Ground transport, typically in specialized 4×4 safari vehicles, is also a significant cost factor. These vehicles are designed for rugged terrain and require continuous maintenance, especially when operating daily in harsh off-road conditions.

Realistic Total Cost for a Full Luxury Safari Itinerary

When all components are combined, a realistic luxury safari in Tanzania in 2026 for a seven-day itinerary typically ranges between seven thousand and fifteen thousand US dollars per person for mid-to-upper luxury experiences.

For ultra-luxury or fully private itineraries, the same duration can range from fifteen thousand to thirty thousand US dollars per person depending on exclusivity, lodge selection, and aviation requirements.

Longer safaris that combine multiple ecosystems, such as Serengeti, Ngorongoro, and remote southern parks, can extend beyond these ranges due to cumulative logistics and accommodation costs.

Why Luxury Safaris in Tanzania Have Such Wide Price Variations

The cost of a luxury Tanzania safari is not fixed because the experience itself is not standardized. Every safari is a combination of location, season, accommodation level, guiding quality, and transport logistics. This creates a wide pricing spectrum that reflects degrees of exclusivity rather than simple product tiers.
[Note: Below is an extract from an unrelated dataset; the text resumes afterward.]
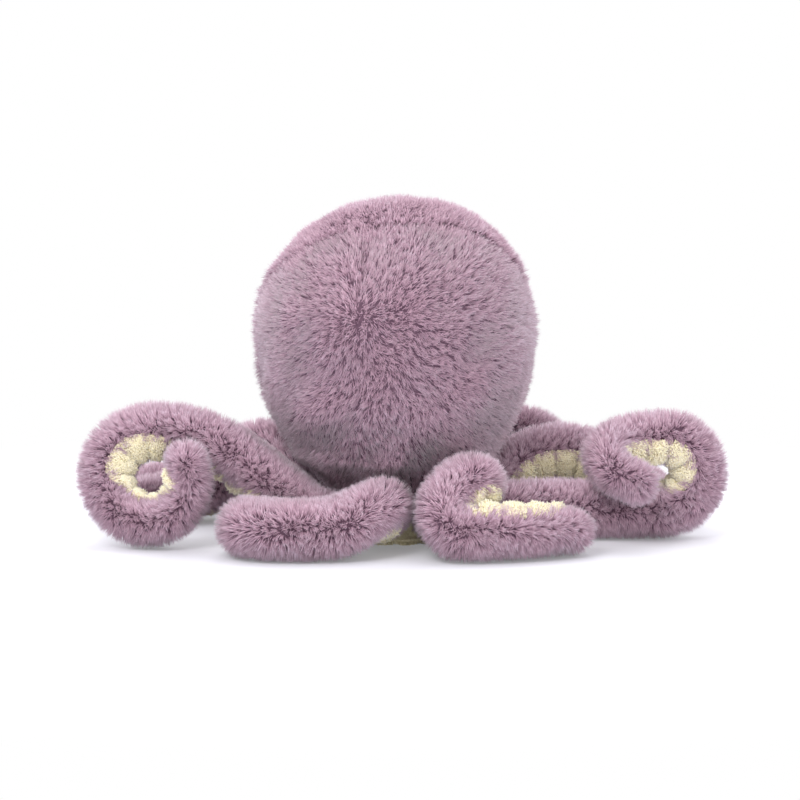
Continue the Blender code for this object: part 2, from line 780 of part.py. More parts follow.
def main():
    clear_scene()
    for name, arm in ARMS.items():
        build_arm(name, arm)
    front, stuffing = build_head()
    build_eye("left", -EYE_SPREAD, front, stuffing)
    build_eye("right", EYE_SPREAD, front, stuffing)
    build_mouth(front)
    build_base()


main()
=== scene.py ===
"""Plush octopus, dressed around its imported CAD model.

Metres, +Z up, in the CAD model's frame. The photograph looks at the toy's back, along +Y.
"""
import json
import math
import bmesh
import bpy
import numpy as np
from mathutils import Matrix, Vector


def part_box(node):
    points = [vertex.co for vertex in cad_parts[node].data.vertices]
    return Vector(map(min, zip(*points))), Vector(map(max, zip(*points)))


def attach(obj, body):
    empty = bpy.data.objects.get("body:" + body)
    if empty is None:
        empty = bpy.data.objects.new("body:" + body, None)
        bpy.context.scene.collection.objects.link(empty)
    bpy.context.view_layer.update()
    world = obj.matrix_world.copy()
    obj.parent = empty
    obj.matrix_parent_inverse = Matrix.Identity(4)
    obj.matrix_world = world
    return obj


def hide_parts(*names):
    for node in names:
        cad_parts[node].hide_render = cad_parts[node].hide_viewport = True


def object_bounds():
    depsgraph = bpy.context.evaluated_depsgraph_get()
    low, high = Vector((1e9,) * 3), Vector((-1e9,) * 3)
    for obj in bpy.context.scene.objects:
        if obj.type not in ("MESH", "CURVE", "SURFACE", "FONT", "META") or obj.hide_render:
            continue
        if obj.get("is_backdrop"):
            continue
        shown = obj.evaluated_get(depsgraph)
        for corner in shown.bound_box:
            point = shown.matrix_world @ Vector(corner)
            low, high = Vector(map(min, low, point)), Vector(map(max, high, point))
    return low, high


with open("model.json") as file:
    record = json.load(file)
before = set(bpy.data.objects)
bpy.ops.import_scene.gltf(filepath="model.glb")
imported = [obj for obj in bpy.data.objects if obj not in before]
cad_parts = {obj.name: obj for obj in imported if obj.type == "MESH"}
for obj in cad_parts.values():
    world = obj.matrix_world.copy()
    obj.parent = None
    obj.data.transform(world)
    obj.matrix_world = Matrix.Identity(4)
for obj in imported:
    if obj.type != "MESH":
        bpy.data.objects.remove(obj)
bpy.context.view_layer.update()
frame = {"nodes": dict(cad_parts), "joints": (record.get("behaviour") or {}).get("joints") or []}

# Camera. It stands behind the toy and a little above it, as in the photograph.
# It is 1.4 m away, so its lens is a long one.
CAMERA_TARGET = Vector((0.00275, 0, 0.0762))
CAMERA_DISTANCE = 1.4
CAMERA_RISE = math.radians(6)
CAMERA_LENS = 114.5
CAMERA_SENSOR = 36

camera_data = bpy.data.cameras.new("camera")
camera_data.lens = CAMERA_LENS
camera_data.sensor_width = CAMERA_SENSOR
camera = bpy.data.objects.new("camera", camera_data)
outward = Vector((0, -math.cos(CAMERA_RISE), math.sin(CAMERA_RISE)))
camera.location = CAMERA_TARGET + outward * CAMERA_DISTANCE
camera.rotation_euler = (-outward).to_track_quat("-Z", "Y").to_euler()
bpy.context.scene.collection.objects.link(camera)
bpy.context.scene.camera = camera


# Arms' pile. Long lilac pile woven into a cloth backing, cut in one panel for each arm.
# The panel wraps the arm's top and sides, and its pile stands out all round and at the tip.
FUR_HALF_ANGLE = math.radians(128)
FUR_WALL = 0.0055
FILLING_CLEARANCE = 0.0009
FILLING_TOP_ANGLE = FUR_HALF_ANGLE / 3
INNER_CORNER_EDGES = 6
DOME_RINGS = 3
DOME_STEPS = 8
DOME_END = math.radians(84)
STEPS_PER_RIB = 8
RIB_PITCH = 0.0127
CORD_DEPTH_SHARE = 0.45
NECK_END_SHARE = 0.12
PUFFED_SHARE = 0.24
NECK_FLATTEN_SHARE = 0.30
UNDERSIDE_FLATTEN_SHARE = 0.20
FLATTEN_START_SHARE = 0.15
BEND_REACH_SHARE = 0.82
TIP_CLOSE_STEPS = 10
FLOOR_LIFT = 0.0003

# How much further the fur of a rolled coil reaches on its near side, and how far the underside
# has turned upwards where that starts and where it is whole
ROLLED = {"arm_left": math.radians(46), "arm_right": math.radians(8)}
ROLLED_SLOPES = (0.05, 0.55)

PILE_DEPTH = 0.0072
PILE_OVERSHOOT = 0.0010
PILE_WIDTH = 0.00078
PILE_PER_M2 = 3.3e6
PILE_MOST = 64000
PILE_SEED = 40
LENGTH_SPREAD = (0.80, 1.14)
WIDTH_SPREAD = (0.7, 1.3)
LEAST_RISE_SHARE = 0.6
EDGE_CROWDING = 0.35
PAST_SEAM = math.radians(4)
RIB_WAVE = math.radians(5)

# How the pile lies: in slow swirls, a little towards the tip and down, and out over the seams
SWIRL_SIZE = 0.024
SWIRL_LEAN = 0.22
SWIRL_SEED = 70
TIPWARD_LEAN = 0.08
DOWNWARD_LEAN = 0.05
OVERHANG_START_SHARE = 0.84
OVERHANG = 0.55
OVERHANG_LENGTH = 0.12
DROOP = 0.25
DROOP_SLOPE = 0.8
STRAY = 0.12
BRUSH_SEED = 90

# How it clumps. The big numbers scatter one clump's centre in each cell of a grid.
CLUMP_SIZE = 0.0040
CLUMP_PULL = 0.66
WISP_SIZE = 0.0017
WISP_PULL = 0.45
CELL_MIX = np.array([[127.1, 269.5, 419.2], [311.7, 183.3, 371.9], [74.7, 246.1, 593.4]])
CELL_SCALE = 43758.5453

# How it is coloured: its tone varies by patches and from tuft to tuft, with painted shade on random
# tufts and in streaks
RIPPLE_WAVES = 6
RIPPLE_SIZES = (0.6, 1.5)
RIPPLE_PEAK = 2.5
ARM_TONE = 0.48
ARM_PATCHES = 0.18
PATCH_SIZE = 0.03
PATCH_SEED = 7
TONE_SPREAD = 0.25
RANDOM_TUFT_SHADE = 0.40
ARM_STREAK_SIZE = 0.0034
ARM_STREAK_SHADE = 0.42
STREAK_PEAK = 1.1
STREAK_SEED = 110
LEAST_LIT = 0.03

TUFT_SIDES = 3
UV_ACROSS = 0.012
UV_EDGE = 0.02


def unit(vectors):
    return vectors / np.maximum(np.linalg.norm(vectors, axis=-1, keepdims=True), 1e-12)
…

At its core, Tanzania offers one of the most flexible luxury safari systems in the world. Travelers can move from high-end comfort experiences to fully private wilderness journeys simply by adjusting logistical choices and accommodation selection. This flexibility is what makes Tanzania both accessible at the luxury level and exceptional at the ultra-luxury level, with pricing that accurately reflects the depth and exclusivity of each experience.